Housing associations, who have driven affordable home delivery along with local authorities and central government, are near to borrowing limits and unable to raise new equity due to their not-for-profit status. The report finds that housing associations are currently delivering c.50,000 new homes a year and are really only able to deliver up to 65,000 new homes a year, given their funding structure constraints.

In addition, they are now facing major new financial headwinds due to costs associated with the decarbonisation of their existing homes and fire remediation programmes. The NHF has estimated the impact of fire safety repairs for the sector as a whole would equate to a non-recoverable funding cost of over £10bn.
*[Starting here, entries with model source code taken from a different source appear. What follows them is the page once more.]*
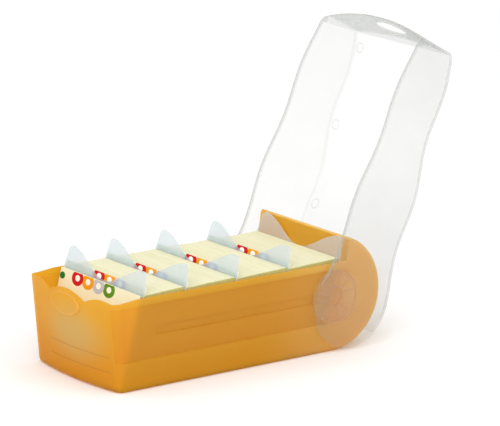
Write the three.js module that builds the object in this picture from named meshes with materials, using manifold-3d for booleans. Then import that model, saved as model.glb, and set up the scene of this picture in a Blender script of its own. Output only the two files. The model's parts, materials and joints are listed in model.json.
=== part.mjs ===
// Card index box with a swing lid: an open tray with a half-round rear end, a lid that turns about
// the centre of that round, and index cards kept upright between tabbed divider plates.
//
// Frame: millimetres, +X towards the round rear end, +Y across, +Z up.
// The origin is the centre of the tray's flat underside.

import * as THREE from 'three';
import { mergeVertices } from 'three/addons/utils/BufferGeometryUtils.js';
import Module from 'manifold-3d';

const wasm = await Module();
wasm.setup();

// ---- driving dimensions ----

const CARD_WIDTH = 105; // index card, landscape
const CARD_HEIGHT = 71.5;
const GUIDE_HEIGHT = 75; // the printed card in front of each section stands above the rest
const FIRST_GUIDE_HEIGHT = 70; // but not in the first section
const FIT = 0.3; // gap between pieces that touch

const WALL = 1.6;
const FLOOR = 1.8;
const RIM_Z = 69;
const HALF_WIDTH = 56.5; // outside, at the rim
const DRAFT = 1.6; // how far each side wall leans in over the rim height
const FRONT_X = -102.5; // front corners, at the rim
const FRONT_LEAN = 5.5; // the rim stands this far forward of the base
const FRONT_BULGE = 6;
const CORNER_RADIUS = 5.5;

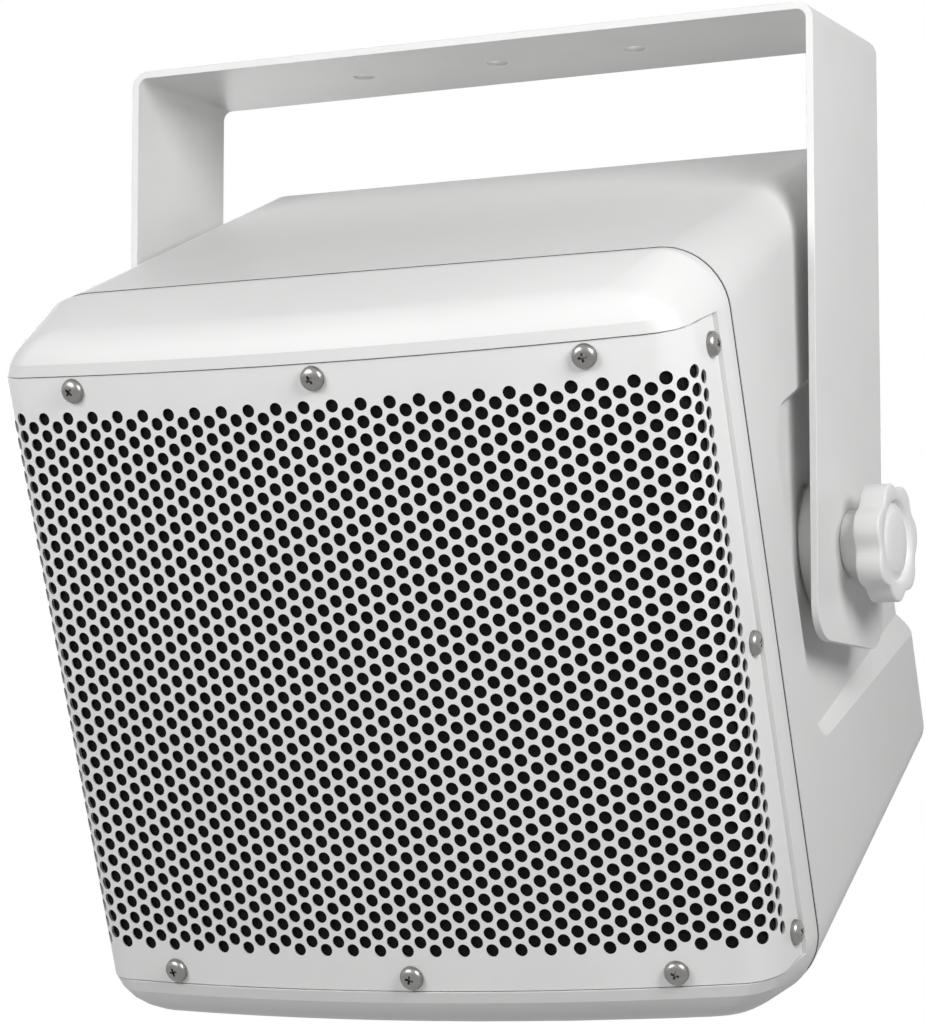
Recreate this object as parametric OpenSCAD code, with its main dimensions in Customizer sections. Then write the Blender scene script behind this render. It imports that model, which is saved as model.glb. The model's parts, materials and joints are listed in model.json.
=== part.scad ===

Further to this net-zero carbon emissions on all homes must be achieved by 2050. A 2020 survey by Inside Housing estimated the total cost of retrofitting the c. 5 million affordable homes owned by RPs and LAs will be £104bn.

Only new capital injection from institutional investors, combined with an increase in grant levels from Government can overcome the sector’s current financial limitations. To increase affordable housing delivery to 145,000 new homes per year, the research finds that c.£34bn of additional funding will be required each year which will need to be made up of £10bn of equity from investors, the same from the debt markets and up to £14bn from government grants.

Alongside greatly increasing the provision of affordable housing grants, the report specifically calls upon the government to:

- Introduce a longer-term rent settlement, providing confidence to housing associations and investors alike to increase output. Additionally, this creates a critical risk reduction, further reducing the amount of grant funding the government needs to provide per home.

- Create a level playing field between housing associations and investors through tax positions and grant agreements to remove the obstacles for closer collaboration between institutional investors and Housing Associations.

- Commission a review into subsidy provision to understand the optimum means of targeting subsidies to increase the supply of affordable housing. This could be through increasing grant levels or supporting new models through co-investment.

Simon Century, Managing Director of Housing at Legal & General, comments: “Our research aims to shine a light on the reality of delivery in the affordable housing sector. The demand for affordable housing is huge – at best an annual short-fall through time of some 95,000 homes a year. The main existing players – housing associations – can only do so much alone given the huge and increasing demands they face. The only way to overcome the challenges in the years ahead is through a new coming together between all players. Working together, we need to rapidly scale up the amount of long-term institutional investment into the sector, supported by a further subsidy from Government. This is the only realistic way to deliver more homes at the scale the country so deeply needs.”

Ian Fletcher, Director of Policy, British Property Federation, adds: “If there is one thing that unites most of the housing sector it is the need for more homes that are affordable. This analysis shows, however, that we cannot hope to meet that need through existing sources of funding alone. There is a funding gap, and if anything, it is getting bigger as other financial pressures increase on the affordable housing sector. We have seen that institutional investment can contribute to increasing affordable housing supply, but there is more that can be done to create the right policy environment to boost all forms of funding.”